#### [GOAL OF THE EXERCISE]
Determine the number of lines in the data that include the word "Blender", and write only that number.

#### [SUPPLIED ENTRIES]
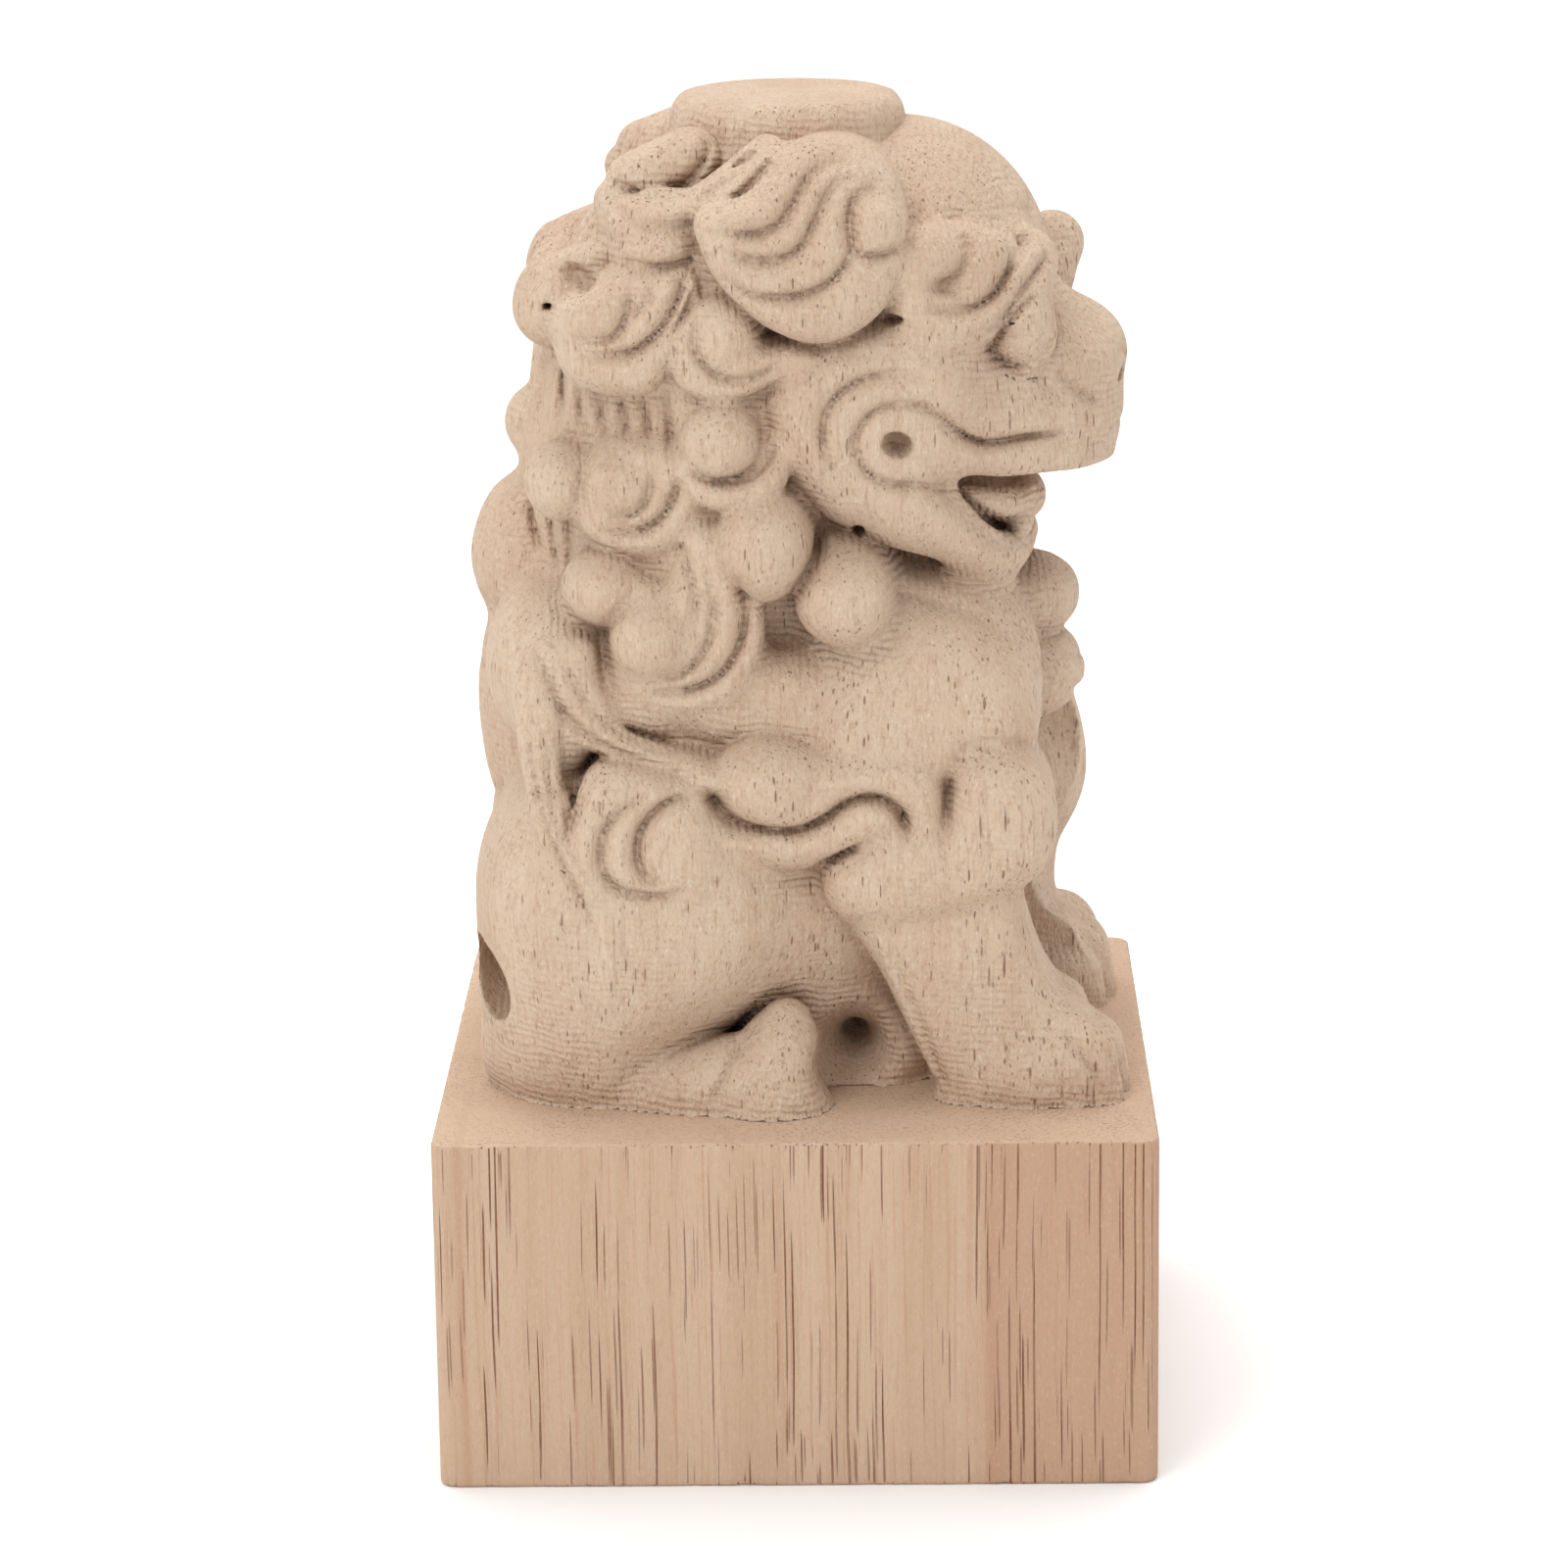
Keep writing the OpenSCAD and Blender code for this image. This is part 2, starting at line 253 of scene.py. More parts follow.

...

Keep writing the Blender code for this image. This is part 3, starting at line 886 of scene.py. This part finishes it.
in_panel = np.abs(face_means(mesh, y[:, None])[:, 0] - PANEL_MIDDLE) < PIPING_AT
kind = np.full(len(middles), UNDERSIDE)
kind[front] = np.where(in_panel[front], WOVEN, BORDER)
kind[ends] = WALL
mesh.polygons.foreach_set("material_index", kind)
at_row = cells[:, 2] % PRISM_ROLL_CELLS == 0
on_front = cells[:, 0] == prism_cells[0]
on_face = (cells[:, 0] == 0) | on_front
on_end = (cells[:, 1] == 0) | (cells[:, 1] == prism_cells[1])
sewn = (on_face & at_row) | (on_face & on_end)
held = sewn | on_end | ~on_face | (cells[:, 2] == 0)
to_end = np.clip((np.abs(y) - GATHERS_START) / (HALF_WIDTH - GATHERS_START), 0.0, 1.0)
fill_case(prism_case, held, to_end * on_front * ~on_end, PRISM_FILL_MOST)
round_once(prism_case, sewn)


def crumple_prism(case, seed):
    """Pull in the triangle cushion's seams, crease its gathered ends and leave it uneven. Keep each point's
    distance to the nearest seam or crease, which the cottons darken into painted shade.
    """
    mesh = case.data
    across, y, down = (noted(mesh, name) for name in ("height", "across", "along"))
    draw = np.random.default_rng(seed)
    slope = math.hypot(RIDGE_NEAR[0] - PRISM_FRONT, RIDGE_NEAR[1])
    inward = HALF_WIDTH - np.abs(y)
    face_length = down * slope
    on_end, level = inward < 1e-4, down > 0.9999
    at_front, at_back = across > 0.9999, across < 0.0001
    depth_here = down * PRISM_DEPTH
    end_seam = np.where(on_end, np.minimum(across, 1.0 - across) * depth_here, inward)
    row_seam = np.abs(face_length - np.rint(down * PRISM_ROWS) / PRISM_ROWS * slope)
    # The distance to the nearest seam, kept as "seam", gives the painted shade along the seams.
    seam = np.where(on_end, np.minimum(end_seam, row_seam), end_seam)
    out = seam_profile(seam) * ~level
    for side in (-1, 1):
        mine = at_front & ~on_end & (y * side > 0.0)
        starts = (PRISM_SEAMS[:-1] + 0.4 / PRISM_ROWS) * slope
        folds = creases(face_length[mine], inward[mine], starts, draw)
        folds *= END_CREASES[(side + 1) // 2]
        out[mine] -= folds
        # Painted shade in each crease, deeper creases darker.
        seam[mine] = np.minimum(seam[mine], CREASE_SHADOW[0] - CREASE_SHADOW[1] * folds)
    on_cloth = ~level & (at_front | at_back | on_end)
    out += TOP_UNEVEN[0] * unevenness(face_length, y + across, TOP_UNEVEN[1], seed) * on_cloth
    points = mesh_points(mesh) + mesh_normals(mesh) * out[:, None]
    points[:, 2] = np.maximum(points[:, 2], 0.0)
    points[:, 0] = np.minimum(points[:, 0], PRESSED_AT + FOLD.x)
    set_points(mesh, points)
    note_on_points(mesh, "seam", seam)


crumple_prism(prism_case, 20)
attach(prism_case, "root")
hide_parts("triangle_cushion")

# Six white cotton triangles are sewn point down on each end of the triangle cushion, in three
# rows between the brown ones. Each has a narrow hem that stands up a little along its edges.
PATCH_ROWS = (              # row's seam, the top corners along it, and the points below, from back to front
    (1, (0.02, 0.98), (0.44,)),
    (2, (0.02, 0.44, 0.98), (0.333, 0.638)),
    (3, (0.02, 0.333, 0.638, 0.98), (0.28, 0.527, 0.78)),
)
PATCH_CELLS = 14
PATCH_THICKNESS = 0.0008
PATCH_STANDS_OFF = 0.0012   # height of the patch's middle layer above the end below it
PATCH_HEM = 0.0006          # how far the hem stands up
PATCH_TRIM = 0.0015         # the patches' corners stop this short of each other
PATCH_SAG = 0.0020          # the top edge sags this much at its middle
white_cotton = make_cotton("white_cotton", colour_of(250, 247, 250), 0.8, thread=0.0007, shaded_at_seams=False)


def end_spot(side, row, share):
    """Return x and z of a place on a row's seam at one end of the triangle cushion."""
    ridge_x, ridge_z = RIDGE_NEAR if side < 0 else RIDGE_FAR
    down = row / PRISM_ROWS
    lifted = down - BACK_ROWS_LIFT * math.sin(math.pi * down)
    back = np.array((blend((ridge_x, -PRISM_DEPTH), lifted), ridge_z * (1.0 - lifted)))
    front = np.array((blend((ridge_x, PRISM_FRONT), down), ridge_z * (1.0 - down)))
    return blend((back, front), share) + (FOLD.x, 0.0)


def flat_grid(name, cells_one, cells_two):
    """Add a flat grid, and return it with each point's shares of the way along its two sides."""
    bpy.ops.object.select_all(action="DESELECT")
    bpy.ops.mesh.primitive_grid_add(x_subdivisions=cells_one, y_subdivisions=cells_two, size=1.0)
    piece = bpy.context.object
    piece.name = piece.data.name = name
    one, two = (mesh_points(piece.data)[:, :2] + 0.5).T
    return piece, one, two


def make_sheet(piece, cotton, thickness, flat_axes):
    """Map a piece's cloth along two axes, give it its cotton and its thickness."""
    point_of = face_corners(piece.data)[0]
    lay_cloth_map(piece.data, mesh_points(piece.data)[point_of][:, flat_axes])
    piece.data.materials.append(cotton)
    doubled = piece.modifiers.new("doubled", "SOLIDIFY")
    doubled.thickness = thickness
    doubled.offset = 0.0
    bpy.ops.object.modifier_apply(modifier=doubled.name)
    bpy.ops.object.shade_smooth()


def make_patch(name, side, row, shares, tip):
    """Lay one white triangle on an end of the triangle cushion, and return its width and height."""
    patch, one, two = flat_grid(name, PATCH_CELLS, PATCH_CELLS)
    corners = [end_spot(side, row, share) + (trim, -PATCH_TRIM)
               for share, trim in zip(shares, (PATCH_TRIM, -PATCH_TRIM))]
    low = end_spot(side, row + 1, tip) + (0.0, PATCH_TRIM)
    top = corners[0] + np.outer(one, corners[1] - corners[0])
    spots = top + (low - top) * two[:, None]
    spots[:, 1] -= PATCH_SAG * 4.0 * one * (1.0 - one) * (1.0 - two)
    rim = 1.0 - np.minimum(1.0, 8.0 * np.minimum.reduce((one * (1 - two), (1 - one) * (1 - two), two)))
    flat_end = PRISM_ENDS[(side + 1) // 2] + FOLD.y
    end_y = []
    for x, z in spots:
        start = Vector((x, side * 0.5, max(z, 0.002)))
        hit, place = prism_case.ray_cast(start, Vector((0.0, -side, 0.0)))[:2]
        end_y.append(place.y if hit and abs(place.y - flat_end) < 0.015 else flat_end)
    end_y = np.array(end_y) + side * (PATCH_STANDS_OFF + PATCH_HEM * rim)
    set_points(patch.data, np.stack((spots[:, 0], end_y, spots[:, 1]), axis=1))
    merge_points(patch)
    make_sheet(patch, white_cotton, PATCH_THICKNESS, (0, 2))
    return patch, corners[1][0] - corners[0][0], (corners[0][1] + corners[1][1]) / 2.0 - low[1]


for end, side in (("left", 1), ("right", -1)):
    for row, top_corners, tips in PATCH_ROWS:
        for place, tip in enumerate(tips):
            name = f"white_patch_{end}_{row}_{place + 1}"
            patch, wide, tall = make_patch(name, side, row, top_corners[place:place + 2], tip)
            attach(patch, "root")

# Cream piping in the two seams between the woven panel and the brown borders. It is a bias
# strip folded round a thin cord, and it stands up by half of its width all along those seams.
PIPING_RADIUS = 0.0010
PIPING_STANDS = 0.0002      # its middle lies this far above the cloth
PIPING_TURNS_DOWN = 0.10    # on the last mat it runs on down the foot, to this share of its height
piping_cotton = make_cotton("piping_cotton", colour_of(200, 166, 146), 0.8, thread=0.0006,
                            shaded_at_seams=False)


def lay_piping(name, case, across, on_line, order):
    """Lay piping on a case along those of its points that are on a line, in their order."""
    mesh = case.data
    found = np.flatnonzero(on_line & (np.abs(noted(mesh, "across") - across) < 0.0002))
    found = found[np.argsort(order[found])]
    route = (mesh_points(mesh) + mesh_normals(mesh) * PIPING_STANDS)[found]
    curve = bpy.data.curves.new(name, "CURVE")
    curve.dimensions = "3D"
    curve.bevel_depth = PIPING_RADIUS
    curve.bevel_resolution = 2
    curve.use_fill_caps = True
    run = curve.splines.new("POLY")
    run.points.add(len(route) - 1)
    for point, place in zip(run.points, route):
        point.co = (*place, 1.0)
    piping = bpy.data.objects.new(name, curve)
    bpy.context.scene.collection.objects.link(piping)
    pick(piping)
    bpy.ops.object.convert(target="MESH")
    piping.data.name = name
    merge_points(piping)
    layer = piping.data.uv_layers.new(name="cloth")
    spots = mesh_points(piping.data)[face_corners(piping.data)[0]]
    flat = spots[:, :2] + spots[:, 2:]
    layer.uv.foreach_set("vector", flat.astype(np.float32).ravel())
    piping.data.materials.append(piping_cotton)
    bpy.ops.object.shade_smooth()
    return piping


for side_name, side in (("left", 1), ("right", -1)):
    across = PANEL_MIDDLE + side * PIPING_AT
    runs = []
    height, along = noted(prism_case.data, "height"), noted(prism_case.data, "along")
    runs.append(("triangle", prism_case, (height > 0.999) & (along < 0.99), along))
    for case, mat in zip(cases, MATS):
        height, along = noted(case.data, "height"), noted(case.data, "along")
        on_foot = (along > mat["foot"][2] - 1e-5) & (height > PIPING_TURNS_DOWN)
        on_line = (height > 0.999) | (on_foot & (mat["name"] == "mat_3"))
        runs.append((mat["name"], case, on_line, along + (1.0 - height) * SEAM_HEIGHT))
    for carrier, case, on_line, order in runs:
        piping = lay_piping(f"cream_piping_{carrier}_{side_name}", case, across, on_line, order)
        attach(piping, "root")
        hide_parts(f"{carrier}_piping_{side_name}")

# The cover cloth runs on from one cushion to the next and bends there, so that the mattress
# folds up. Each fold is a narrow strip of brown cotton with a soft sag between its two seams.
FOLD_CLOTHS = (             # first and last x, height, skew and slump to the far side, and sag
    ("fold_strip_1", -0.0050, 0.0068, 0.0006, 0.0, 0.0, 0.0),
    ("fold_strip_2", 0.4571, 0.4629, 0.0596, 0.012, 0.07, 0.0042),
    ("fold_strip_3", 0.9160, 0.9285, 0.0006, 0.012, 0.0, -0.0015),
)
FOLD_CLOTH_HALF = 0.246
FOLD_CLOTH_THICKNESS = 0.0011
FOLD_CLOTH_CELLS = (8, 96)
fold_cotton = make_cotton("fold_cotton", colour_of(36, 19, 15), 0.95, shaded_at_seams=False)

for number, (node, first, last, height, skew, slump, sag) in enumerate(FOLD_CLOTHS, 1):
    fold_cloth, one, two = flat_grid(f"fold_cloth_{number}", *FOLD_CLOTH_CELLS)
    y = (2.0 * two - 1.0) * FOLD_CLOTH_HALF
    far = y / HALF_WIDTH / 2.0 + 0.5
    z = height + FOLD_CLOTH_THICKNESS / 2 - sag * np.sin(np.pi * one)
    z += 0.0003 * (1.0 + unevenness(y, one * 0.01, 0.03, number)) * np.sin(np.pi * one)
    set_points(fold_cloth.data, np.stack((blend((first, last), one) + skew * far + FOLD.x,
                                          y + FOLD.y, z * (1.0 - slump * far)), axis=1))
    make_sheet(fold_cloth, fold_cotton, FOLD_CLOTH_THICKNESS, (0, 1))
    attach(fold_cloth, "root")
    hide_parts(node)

#### [FULL OUTPUT]
2